The Cuban archipelago, full of unique natural attractions for tourism, complements its tourist options with a wide range of historical and cultural values inherited from colonial times.
The Cuban capital city, previously known as San Cristobal de La Habana, preserves vivid examples of colonial architecture that started to become famous by the end of the 16th century and is characterized by unique features with a strong Spanish influence.
Havana’s fortress system, led by the emblematic Castillo de Los Tres Reyes del Morro, comprised nine large constructions to make up, as experts say, the most outstanding complex of its kind in Spanish America.
Likewise, close to 140 buildings, of the constructions located in the city’s historic heart, date back to the 16th and 17th centuries, while about 200 were built in the 18th century and over 460 in the 19th; thus achieving a very attractive combination for the most demanding tastes.
The city also preserves distinctive places, of inevitable traffic by residents and visitors, like the famous Paseo del Prado (Prado Promenade) and the renowned Alameda de Paula, which was built on the second half of the 18th century.
In the east, Nuestra Señora de la Asunción de Baracoa (Our Lady of the Assumption of Baracoa) stands out as the first village founded by the governor Diego Velázquez between 1511 and 1512, being the island’s first capital and diocese.
Visitors are surrounded by a colonial environment full of historic remembrances like the famous Cruz de La Parra, a cross made of precious wood from the region by the Spanish during their first voyage to the Americas and that was used by the priest Bartolomé de Las Casas to say his first mass in the island.
The central area of the country includes the Villa de la Santísima Trinidad (Village of the Holy Trinity), founded by Diego Velázquez in 1514, which comprises one of the best preserved colonial architectural complexes in the Americas and was given the status of World Heritage by UNESCO.

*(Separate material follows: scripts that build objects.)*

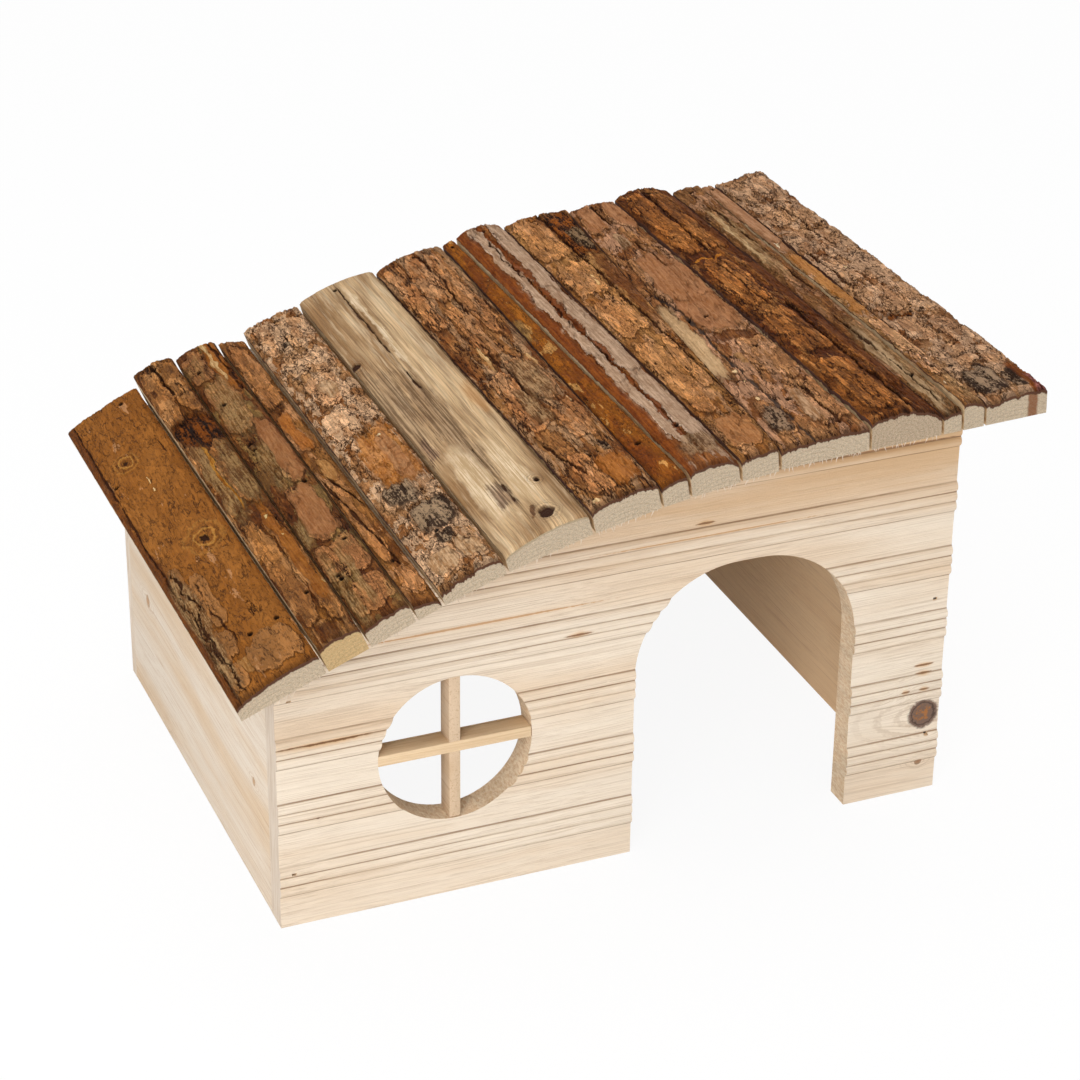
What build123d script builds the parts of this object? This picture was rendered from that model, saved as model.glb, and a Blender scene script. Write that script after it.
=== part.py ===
from build123d import *

# Wooden hamster house: four wall boards nailed at the corners, an arched doorway and a
# round window with a half-lapped cross, under a bent roof of bark-on slats nailed on one by one.
# Millimetres, +Z up, front along -Y. The origin is under the middle of the roof, on the ground.

import os
from dataclasses import dataclass
from math import asin, cos, radians, sin, tan

# Walls
wall_width = 250.0  # front and back boards, along X
wall_depth = 186.0  # flat of the front board to outside of the back board, along Y
wall_left = -123.8  # X of the walls' left face
front_thickness = 9.8  # front board at its flats
side_thickness = 9.8
back_thickness = 5.5

# Roof line, the bent top edge of the front and back boards
eaves_height = 107.3  # at the walls' left face
steep_pitch = 22.3  # degrees, the left stretch
flat_pitch = 2.1  # degrees, the right stretch
bend_start = 39.5  # from the walls' left face to where the steep stretch ends
bend_radius = 443.0

# Reeds, the half-round beads planed along the front board in bands of three
reed_height = 1.25
reed_radius = 2.3
reed_spacing = 3.75
reeds_in_band = 3
band_count = 6
band_spacing = 25.25
first_reed_height = 14.4  # centre line of the lowest reed

# Doorway and window, with X from the walls' left face
door_left = 129.1
door_width = 84.3
door_height = 109.3
door_corner_radius = 38.0
window_centre_x = 63.5
window_centre_z = 57.7
window_radius = 27.8
cross_offset = (-0.3, 0.5)  # the cross sits this far off the window's centre
bar_width = 4.0
bar_depth = 8.3

# Brads, headless strips of steel driven by a nail gun
brad_width = 1.6
brad_thickness = 1.2
brad_sink = 0.8  # they are punched this far below the surface
wall_brad_length = 25.0
roof_brad_length = 20.0
corner_brad_heights = {"left": (21.4, 88.8), "right": (23.4, 79.0)}

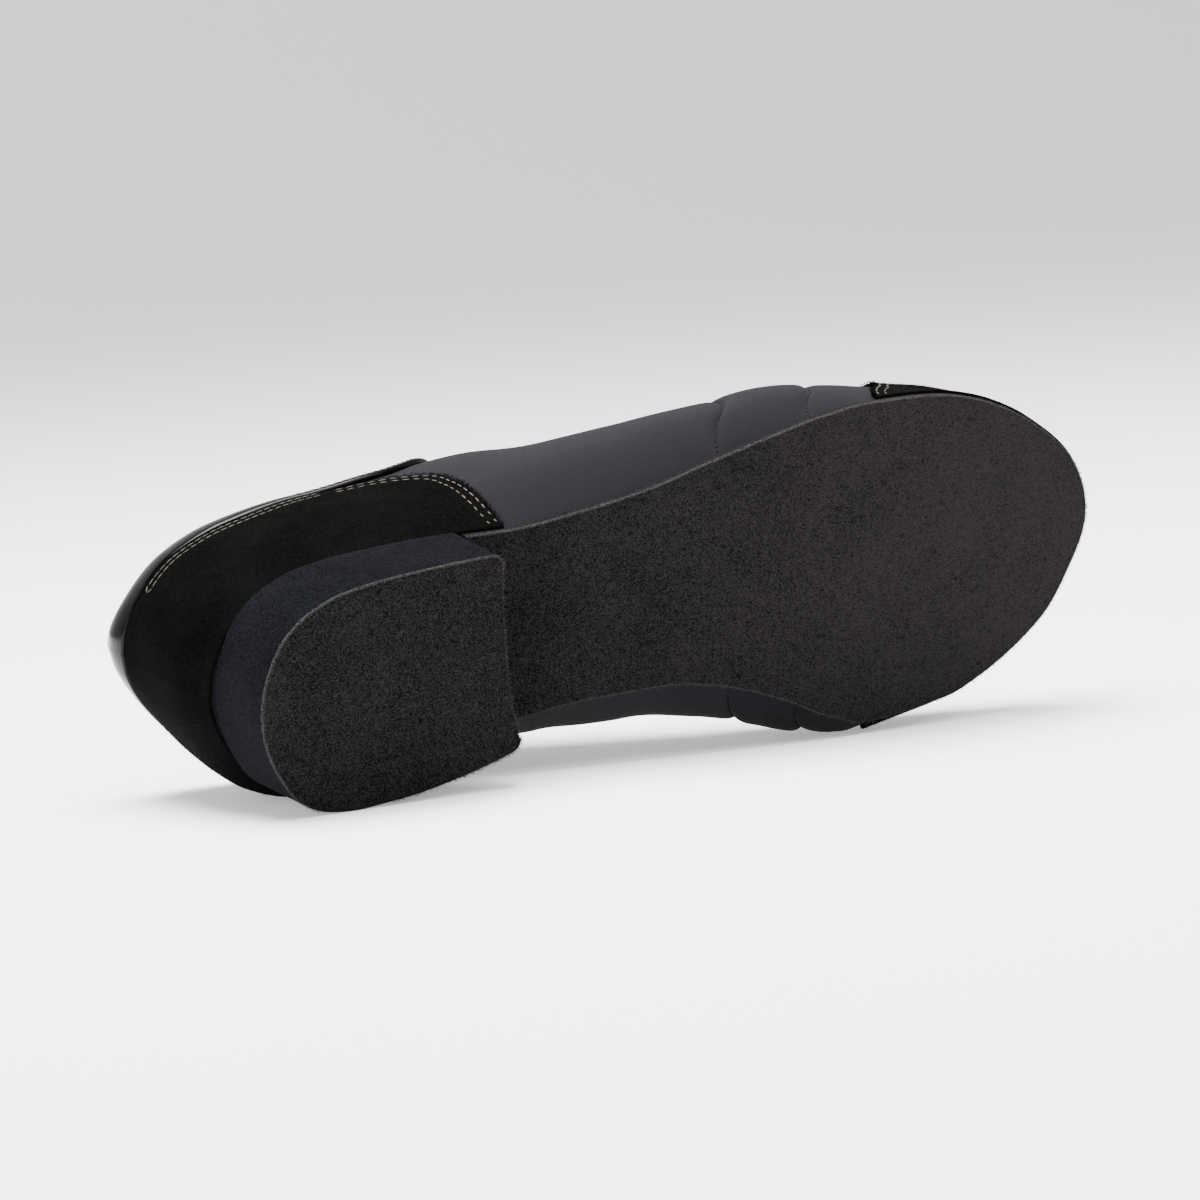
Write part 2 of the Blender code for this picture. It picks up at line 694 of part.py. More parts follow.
def heel_plan(flare):
    """Plan points of the heel, drawn in by flare, from its round back to the hollow breast."""
    run = np.linspace(0, 1, HEEL_ROWS)
    share = 1 - np.cos(run * math.pi / 2) ** 1.3
    halves = []
    for side in (LATERAL, MEDIAL):
        wide = smooth(HEEL_OUTLINE, HEEL_COLUMNS, side_name(side), share)
        wide = SEAT_WIDTH * np.where(share < HEEL_OUTLINE[1][0], round_back(share, side), wide)
        halves.append(wide * (1 - flare / (SEAT_WIDTH / 2)))
    along, y = plan_grid(share, halves[0], halves[1], 0 * share, HEEL_LINES)
    back = HEEL_BACK + flare
    x = back + (breast_place(y) - back) * along
    return x, y


def round_back(share, side):
    """Half width of the heel's back as an arc, before its outline table takes over."""
    first = HEEL_OUTLINE[1]
    wide = first[HEEL_COLUMNS.index(side_name(side))]
    return wide * np.sqrt(np.clip(share / first[0], 0, 1))


def heel_slice(height_of, flare):
    x, y = heel_plan(flare)
    return np.stack([x, y, height_of(x)], axis=-1)


def make_heel():
    """The heel block under the seat, and the suede top piece that meets the floor."""
    block_bottom = TOP_PIECE_THICKNESS + SEAM_GAP
    lower = heel_slice(lambda x: 0 * x + block_bottom, HEEL_FLARE * JOINT_FLARE)
    upper = heel_slice(lambda x: feather_height(x / SHOE_LENGTH), 0.0)
    block = slab("heel_block", lower, upper, "sole_suede")
    floor = heel_slice(lambda x: 0 * x, HEEL_FLARE)
    joint = heel_slice(lambda x: 0 * x + TOP_PIECE_THICKNESS, HEEL_FLARE * JOINT_FLARE)
    return block, slab("heel_top_piece", floor, joint, "sole_suede")


def make_insole():
    """The insole inside the upper's lower edge, lying on the outsole and the heel seat."""
    along = (1 - np.cos(np.linspace(0, math.pi, INSOLE_ROWS))) / 2
    edge = {side: skin(side, along, 0 * along, -(WALL + INSOLE_CLEARANCE)) for side in (LATERAL, MEDIAL)}
    across = np.linspace(0, 1, PLATE_LINES)[None, :, None]
    plan = edge[LATERAL][:, None, :] * (1 - across) + edge[MEDIAL][:, None, :] * across
    bottom = feather_height(plan[..., 0] / SHOE_LENGTH) + SEAM_GAP
    lower = np.stack([plan[..., 0], plan[..., 1], bottom], axis=-1)
    upper = lower + (0, 0, INSOLE_THICKNESS)
    return slab("insole", lower, upper, "lining")


def lace_rows():
    return np.linspace(LACE_FIRST, LACE_LAST, LACE_ROWS)


def lace_route(along):
    """A bar of lace from one facing to the other, held straight over the throat, ends turned down."""
    reach = THROAT_HALF_GAP + FACING_WIDTH * LACE_END
    lying = SEAM_GAP * 2 + PATENT_THICKNESS + LACE_RADIUS * LACE_LIFT
    route = []
    for side in (LATERAL, MEDIAL):
        for share, drop in LACE_ROUTE:
            level = level_at_distance(side, along, reach * share)
            lift = lying - drop * LACE_RADIUS
            point = last_point(side, along, level) + lift * last_normal(side, along, level)
            route.append((side * share, point))
    route.sort(key=lambda entry: entry[0])
    return [point for place, point in route]


def make_lace_bar(name, along):
    """One bar of lace, as a curve with a round bevel and closed ends."""
    points = lace_route(along)
    curve = bpy.data.curves.new(name, "CURVE")
    curve.dimensions = "3D"
    curve.bevel_depth = LACE_RADIUS
    curve.bevel_resolution = 2
    curve.use_fill_caps = True
    spline = curve.splines.new("POLY")
    spline.points.add(len(points) - 1)
    for knot, point in zip(spline.points, points):
        knot.co = (*point, 1)
    return new_object(name, curve, "lace")


def world_points(pieces):
    """All corner points of the finished pieces, with each piece's mesh centre weighted by its volume."""
    graph = bpy.context.evaluated_depsgraph_get()
    corners, volume, moment = [], 0.0, Vector((0, 0, 0))
    for piece in pieces:
        evaluated = piece.evaluated_get(graph)
        mesh = evaluated.to_mesh()
        work = bmesh.new()
        work.from_mesh(mesh)
        bmesh.ops.triangulate(work, faces=work.faces)
        for face in work.faces:
            a, b, c = (vert.co for vert in face.verts)
            share = a.dot(b.cross(c)) / 6
            volume += share
            moment += share * (a + b + c) / 4
        corners += [tuple(vert.co) for vert in work.verts]
        work.free()
        evaluated.to_mesh_clear()
    return corners, moment / volume


def resting_face(corners, centre):
    """The three points that the shoe lies on: the hull's face under its weight on the inner side."""
    work = bmesh.new()
    for corner in corners:
        work.verts.new(corner)
    bmesh.ops.convex_hull(work, input=work.verts)
    bmesh.ops.triangulate(work, faces=work.faces)
    best = None
    for face in work.faces:
        normal = face.normal
        a, b, c = (vert.co.copy() for vert in face.verts)
        if normal.dot((a + b + c) / 3 - centre) < 0:
            normal = -normal
        if normal.y < STEEPEST_REST:
            continue
        foot = centre + normal * normal.dot(a - centre)
        signs = [(q - p).cross(foot - p).dot(normal) for p, q in ((a, b), (b, c), (c, a))]
        inside = min(signs) >= 0 or max(signs) <= 0
        if inside and (best is None or normal.dot(a - centre) > best[1].dot(best[0] - centre)):
            best = (a, normal.copy())
    work.free()
    return best


def lie_on_inner_side(pieces):
    """Parents every piece to one empty that lays the shoe down, with its origin under its middle."""
    corners, centre = world_points(pieces)
    touch, down = resting_face(corners, centre)
    turn = down.rotation_difference(Vector((0, 0, -1))).to_matrix()
    forward = turn @ Vector((1, 0, 0))
    straighten = Matrix.Rotation(-math.atan2(forward.y, forward.x), 3, "Z")
    turn = straighten @ turn
    laid = np.array([turn @ Vector(corner) for corner in corners])
    low, high = laid.min(axis=0), laid.max(axis=0)
    pose = bpy.data.objects.new("laid_on_inner_side", None)
    bpy.context.scene.collection.objects.link(pose)
    middle = (low + high) / 2
    pose.matrix_world = Matrix.Translation((-middle[0], -middle[1], -low[2])) @ turn.to_4x4()
    for piece in pieces:
        piece.parent = pose
    return pose


def clear_scene():
    for old in list(bpy.data.objects):
        bpy.data.objects.remove(old)


def main():
    clear_scene()
    pieces = [
        make_upper(),
        make_panel("heel_counter", counter_limits, SUEDE_THICKNESS, "suede"),
        make_panel("toe_cap", toe_cap_limits, SUEDE_THICKNESS, "suede"),
        make_panel("collar_facing", band_limits, PATENT_THICKNESS, "patent"),
        make_tongue(),
        make_outsole(),
        *make_heel(),
        make_insole(),
    ]
    for row, along in enumerate(lace_rows(), start=1):
        pieces.append(make_lace_bar(f"lace_bar_{row}", along))
    bpy.context.view_layer.update()
    lie_on_inner_side(pieces)


main()
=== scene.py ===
import json
import math

import bpy
import numpy as np
from bpy.props import FloatProperty, FloatVectorProperty, IntProperty, PointerProperty
from mathutils import Matrix, Vector


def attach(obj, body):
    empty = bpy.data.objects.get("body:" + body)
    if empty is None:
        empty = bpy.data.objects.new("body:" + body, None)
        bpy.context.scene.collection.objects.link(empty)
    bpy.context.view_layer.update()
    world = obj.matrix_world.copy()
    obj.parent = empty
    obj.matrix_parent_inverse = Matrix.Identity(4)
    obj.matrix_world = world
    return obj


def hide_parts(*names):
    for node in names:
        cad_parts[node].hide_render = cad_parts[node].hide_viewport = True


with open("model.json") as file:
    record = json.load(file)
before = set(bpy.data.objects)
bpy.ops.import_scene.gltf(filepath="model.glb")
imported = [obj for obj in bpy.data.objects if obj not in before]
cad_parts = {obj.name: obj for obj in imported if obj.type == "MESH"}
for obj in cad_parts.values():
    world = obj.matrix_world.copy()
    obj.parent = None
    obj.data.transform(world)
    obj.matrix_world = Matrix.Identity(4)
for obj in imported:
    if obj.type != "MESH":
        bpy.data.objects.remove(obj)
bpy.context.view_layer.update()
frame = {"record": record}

# Looks of a right ballroom dance shoe that lies on its inner side, sole towards the camera. Every piece is
# worked out in the shoe's own upright frame (X heel to toe, +Y inner side, Z up from the floor that it would
# stand on, metres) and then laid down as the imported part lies.

bl_info = {
    "name": "Ballroom dance shoe",
    "version": (1, 0, 0),
    "blender": (4, 5, 0),
    "location": "View3D > Sidebar > Dance shoe",
    "description": "Dresses the packed dance shoe in neoprene, suede and patent leather",
    "category": "Object",
}

# ---- the shoe's own sizes, in metres

SHOE_LENGTH = 0.288
BALL_WIDTH = 0.098
SEAT_WIDTH = 0.0655
HEEL_RISE = 0.0228
TOE_SPRING = 0.0062
TOE_SWING = 0.0035
INSTEP_HEIGHT = 0.088
BACK_HEIGHT = 0.060
ANKLE_HEIGHT = 0.0515
HEEL_LENGTH = 0.0805
SEAM_GAP = 0.0003
WALL = 0.0022
SOLE_THICKNESS = 0.0026
SOLE_MARGIN = 0.0006
INSOLE_THICKNESS = 0.0030
INSOLE_CLEARANCE = 0.0012
HEEL_FLARE = 0.0008
HEEL_BACK = 0.0006
HEEL_CORNER = 0.0040
HEEL_CORNER_CUT = 0.0028
SUEDE_THICKNESS = 0.0011
PATENT_THICKNESS = 0.0013
THROAT_HALF_GAP = 0.0062
BAND_HEIGHT = 0.0095
BAND_NARROWING = 0.62
FACING_WIDTH = 0.0180
FACING_TIP_HALF_WIDTH = 0.0025
PUFF_HEIGHT = 0.0006
GROOVE_DEPTH = 0.0019
GROOVE_SHOULDER = 0.0014
SEAM_LEAN = 0.0130
GROOVE_LEAN = 0.0036
SEAM_SKEW = 0.0045
BREAST_HOLLOW = 0.0030
BREAST_SKEW = 0.0040
HEEL_BULGE = 0.0009
TOE_BULGE = 0.0012
HEEL_FACE_MIDDLE = 0.045
SUEDE_FACE = SEAM_GAP + SUEDE_THICKNESS
PATENT_FACE = SEAM_GAP + PATENT_THICKNESS
SUEDE_EDGE_RADIUS = 0.0005
PATENT_EDGE_RADIUS = 0.0006
ROLL_TUCKS = (0.0015, 0.0030, 0.0042)
TONGUE_HALF_WIDTH = 0.0215
TONGUE_THICKNESS = 0.0034
TONGUE_DEPTH = 0.0026
TONGUE_SINK = 0.0016
TONGUE_EDGE_RADIUS = 0.0012
LOOP_ROWS = (0.0012, 0.0040)
FACING_ROWS = (0.0014, 0.0036)
GROOVE_STITCH_PITCH = 0.0019
FINE_STITCH = {"Length": 0.0017, "Thickness": 0.0006, "Lean": 0.3}
# What the edge attribute says where no cut edge is near
FAR_FROM_EDGE = 0.01

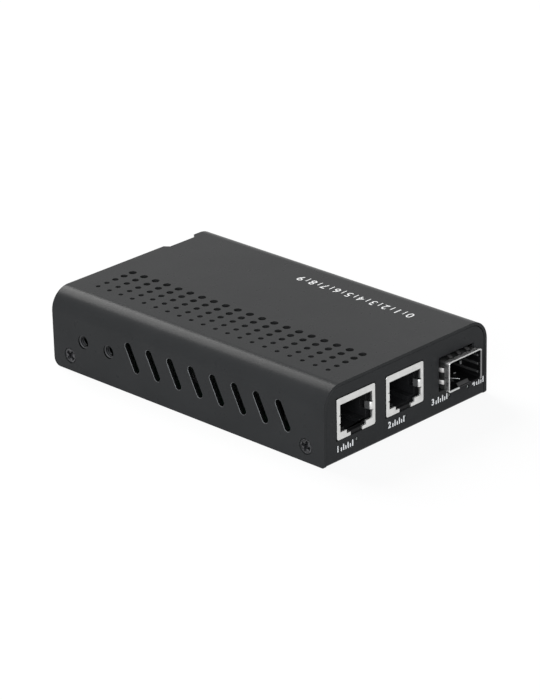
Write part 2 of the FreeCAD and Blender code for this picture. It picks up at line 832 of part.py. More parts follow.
def hexagon(x, y, flats):
    """The corners of a hexagon with two corners on the X axis, from its width across flats."""
    radius = f"({flats} / 3 ^ 0.5)"
    return [(f"{x} + {radius} * cos({60 * corner} deg)", f"{y} + {radius} * sin({60 * corner} deg)")
            for corner in range(6)]


# --------------------------------------------------------------------------- board

def main_board():
    """The board, bored for its screws and for every leg and peg that passes through it."""
    sheet_blank = block("board_blank", (f"-{BOARD_SIDE}", f"-{BOARD_END}", BOARD_BOTTOM),
                        (f"2 * {BOARD_SIDE}", f"2 * {BOARD_END}", size("board_thickness")))
    holes = []
    for number, (x, y) in enumerate(PILLARS, start=1):
        holes.append(small_rod(f"board_hole_{number}", "z", (x, y, BOARD_BOTTOM),
                               put("board_screw_diameter / 2 + board_hole_gap"),
                               size("board_thickness")))
    gap = size("leg_hole_gap")
    for name, x, y, wall, width in leg_places():
        holes.append(block(f"board_slot_{name}",
                           (f"{x} - {wall} / 2 - {gap}", f"{y} - {gap}", BOARD_BOTTOM),
                           (f"{wall} + 2 * {gap}", f"{width} + 2 * {gap}",
                            size("board_thickness"))))
    return carve("main_board_part", sheet_blank, holes + board_notches())


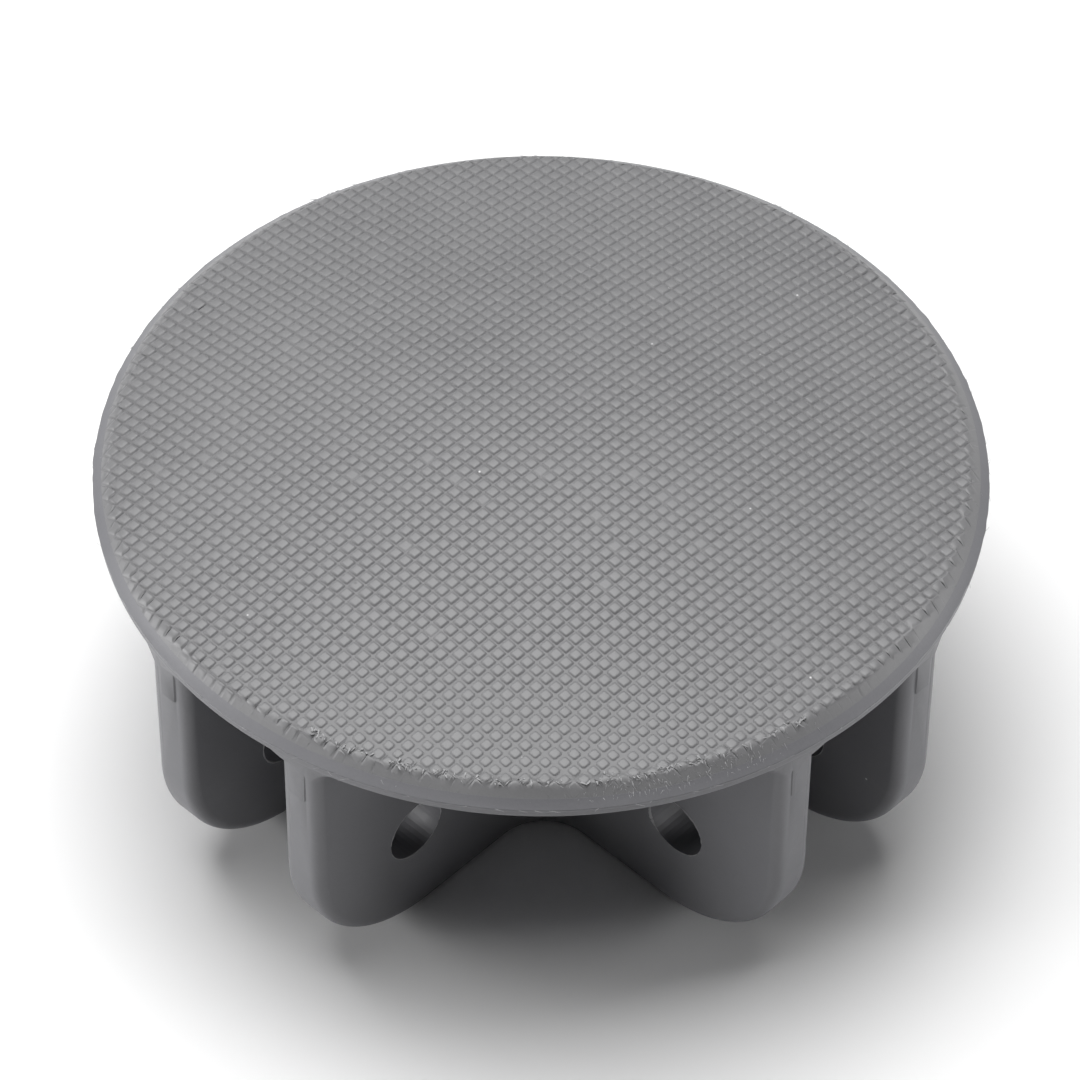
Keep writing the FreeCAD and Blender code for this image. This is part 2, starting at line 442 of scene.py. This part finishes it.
plateShape = {
    "recess": 1.2,          # depth of the seat under the pad
    "seamProud": 0.10,      # how far its flash stands out
    "seamTall": 0.16,
    "lowerRound": 0.5,
    "angles": 1800,
    "stripIn": 0.05,        # the lower half of the mould is this much smaller
}


def rimPoint(t):
    # radius and height on the sloping rim: pad radius + band width sin t, from the lip to a quarter turn
    r = padRadius + (discRadius - padRadius) * np.sin(t)
    return r, topHeight(r)


def ringProfile(shape):
    # half a section from the middle of the seat, out over the rim and back to the middle below
    edge = treadShape["edge"]
    lip = topHeight(edge)
    seam = domeShape["foot"] - rimShape["seamDrop"]
    seat = np.linspace(0, edge - 0.05, 6)
    seatRows = np.stack([seat, crown(seat) - shape["recess"]], -1)
    lipRows = np.array([[edge - 0.03, lip - 0.5], [edge - 0.015, lip - 0.01]])  # the wall of the seat
    start = math.asin((edge - padRadius) / (discRadius - padRadius))
    rimRows = np.stack(rimPoint(np.append(start, np.linspace(start + 0.006, np.pi / 2, 15))), -1)
    h, p = shape["seamTall"], shape["seamProud"]
    low = discRadius - shape["stripIn"]
    seamRows = np.array(
        [
            [discRadius, seam - 0.02],
            [discRadius + p * 0.7, seam - h * 0.35],
            [discRadius + p, seam - h * 0.55],
            [discRadius + p * 0.5, seam - h * 0.8],
            [low, seam - h],
        ]
    )
    a = np.linspace(0, np.pi / 2, 5)
    c = shape["lowerRound"]
    footRows = np.stack([low - c + c * np.cos(a), underside + c - c * np.sin(a)], -1)
    stripRows = np.array([[low, (seam - h) * 0.5 + (underside + c) * 0.5]])
    underRows = np.array([[60.0, underside], [30.0, underside], [0.0, underside]])
    return np.concatenate([seatRows, lipRows, rimRows, seamRows, stripRows, footRows, underRows])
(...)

In the historic heart of Trinidad, an actual combination of architectural styles from the 18th, 19th and the turn of the 20th centuries can be appreciated, including narrow cobblestone streets between houses of superb woodwork, wrought-iron windows and ornamented walls.
The list of colonial cities also includes Camagüey, formerly known as Santa María del Puerto del Príncipe, founded in 1514 and characterized by one-tower churches, facades with archivolts and pilasters, artistic wrought-iron windows, houses with interior thresholds and red-tile roofs.
The city streets show an unusual urban planning, keeping a short straight line and then start winding in different directions that eventually end up in one of the innumerable city’s squares.